About a year and a half ago  (10-07-11) I wrote regarding the work of Duane Hanson and the fact that if you tried to strike up a conversation with one of the security guards at a Hanson exhibit, you might just find yourself talking to one of the lifelike, life-size, figural sculptures in the exhibit. There is an obverse side to this experience as well. In 1972, at the Attico Gallery in Rome, two young British artists known only by the names, Gilbert and George installed themselves as works of art, together upon a pedestal, nattily dressed in three-piece suits, arranged in various static poses for the benefit of visiting gallery viewers. The work was titled G & G at Via del Paradiso (left).  They dubbed their work "continuous sculptures" as they posed, unmoving, for several minutes at a time before changing to a new posed relationship similar to what might be expected of two men standing on a street corner in Rome. Viewers commented, "They look so real."

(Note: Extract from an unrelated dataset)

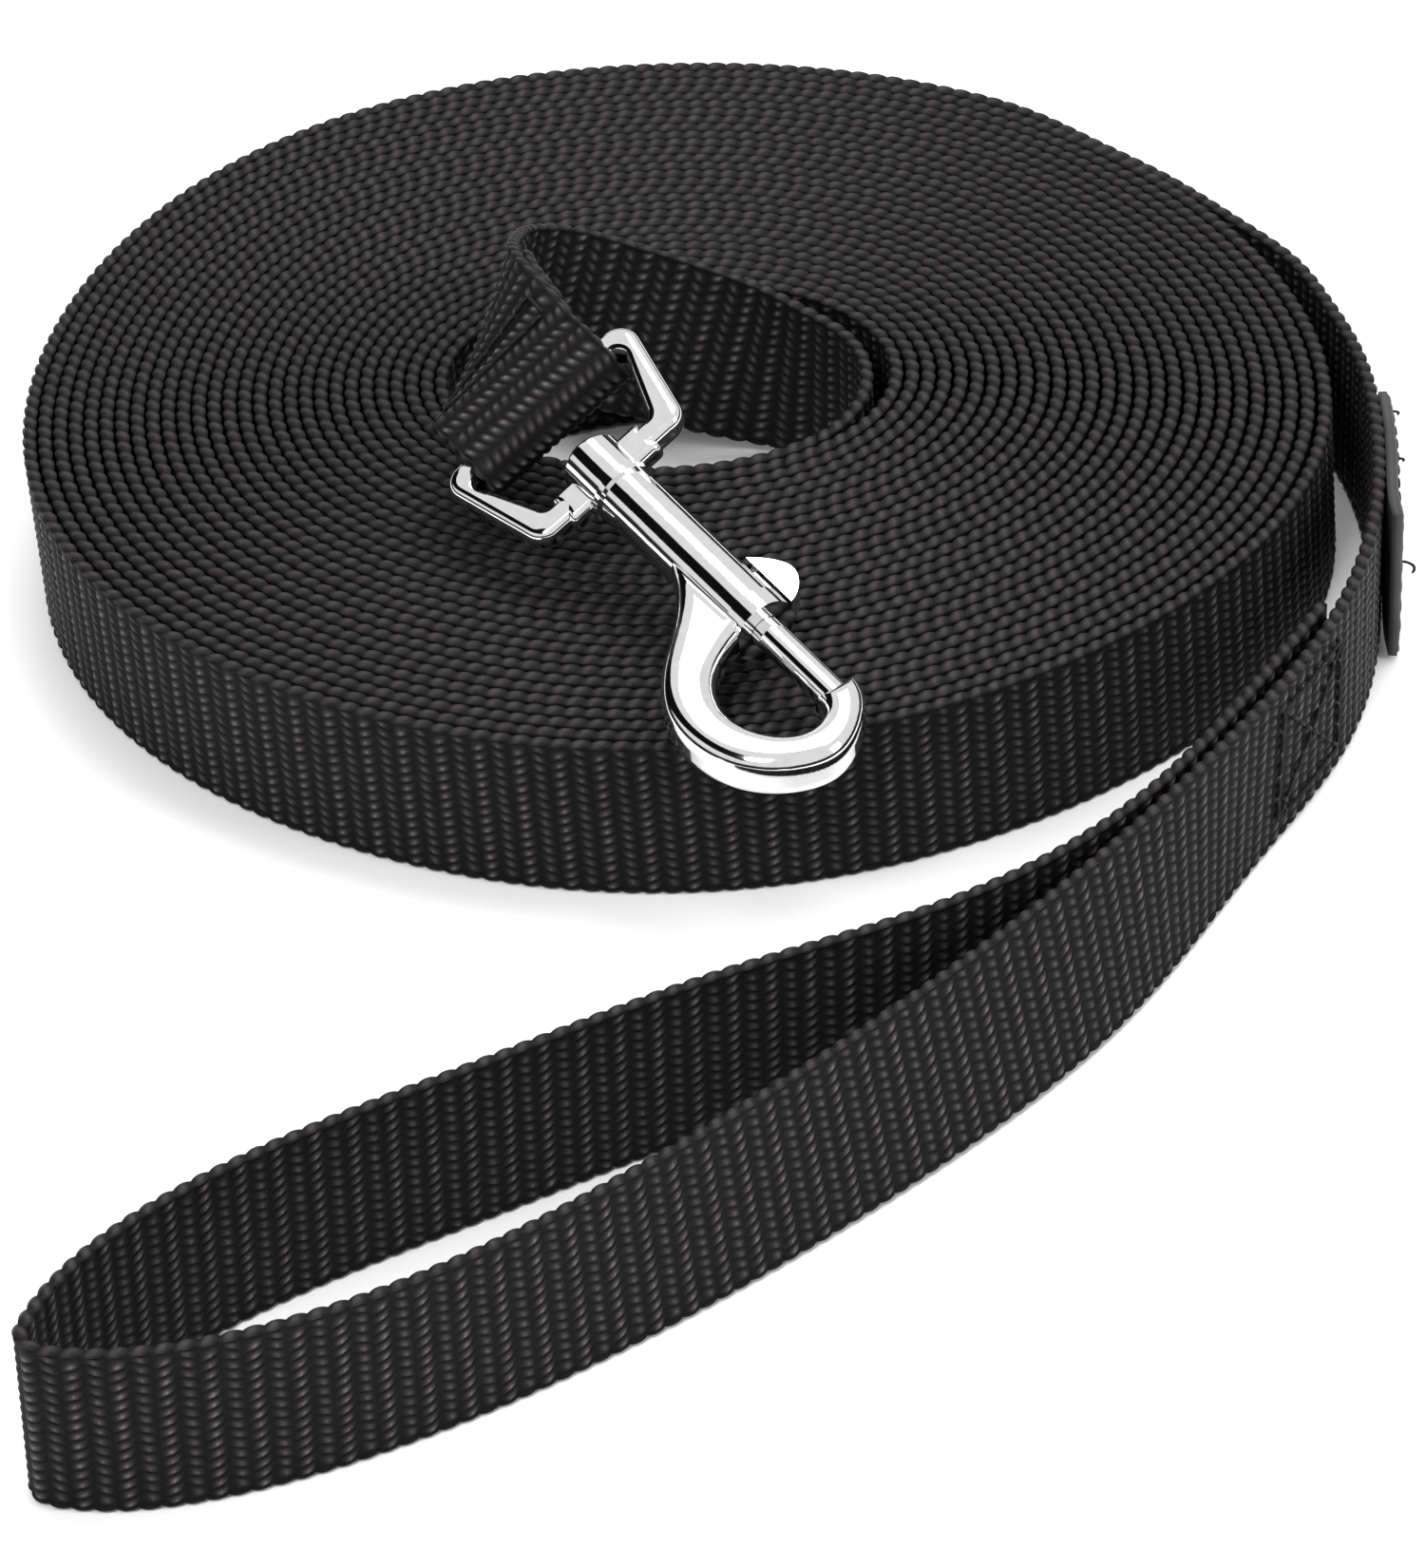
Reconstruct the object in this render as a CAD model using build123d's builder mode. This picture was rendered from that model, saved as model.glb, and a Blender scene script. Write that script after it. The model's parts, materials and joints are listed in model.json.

Duchamp as Rose Selavy, 1923, as
photographed by Man Ray. The nude
photo was, thankfully, unavailable.
Some call it "Body Art." Some just call it just plain "dumb" (which is not exactly inappropriate in that the figures don't speak). Whatever the case, it's not really new. It wasn't even new in 1972. Our old friend, Marcel Duchamp (remember, Nude Descending a Staircase, or the incident with the urinal at the 1913 Armory Show), is said to have dressed as his feminine alter ego Rose Selavy, and on another occasion, posed nude, having covered various strategic parts of his body with shaving foam, all for the camera lens of his friend Man Ray. At another time, he had a star shape shaved on the back of his head, transforming it and himself into a work of art. And if you want to press the point, those exhibiting a fondness for tattoos have been doing it for years. (Which is why I'm not crazy about the designation, "Body Art." It's too broad.)

le Violin Dingres, 1924,
Man Ray's own version of Body Art
There awakened a new interest in Body Art in the 1960s as artists began to look for newer, ever more outlandish ways in which to make artistic statements amid the last, dying breaths of the era of Modern Art. Italian artist Piero Manzoni began sculpting with living bodies, posing them, and keeping them stone still for sustained periods of time. In Copenhagen last year, I saw a street artist (with tip receptacle) displaying this form of  art. He was quite good and somewhat startling. Fascinated, I watched him "not move" for several minutes. Going beyond "not moving" however, Manzoni even had the "displays" adorned with certificates of authenticity. In 1974, Gina Pane went still further, wounding herself with the thorns of roses in Azione sentimentale.  Her work assigned negative feelings to objects usually viewed in a positive context as she exalted not the beauty of roses, but the pain they could inflict. Austrian artist, Arnulf Rainer painted on himself, then had himself photographed in excruciating, unnatural poses, which he further emphasized by painting with strong, violent brushstrokes on the enlarged prints. I think I'll stick to canvas.
Azione sentimentale, 1974, Gina Pane--stopping to feel the rose's thorns.

Bad joke: Is there art after death?
Bad joke punch line: Only if you dig Body Art (as in disinter?).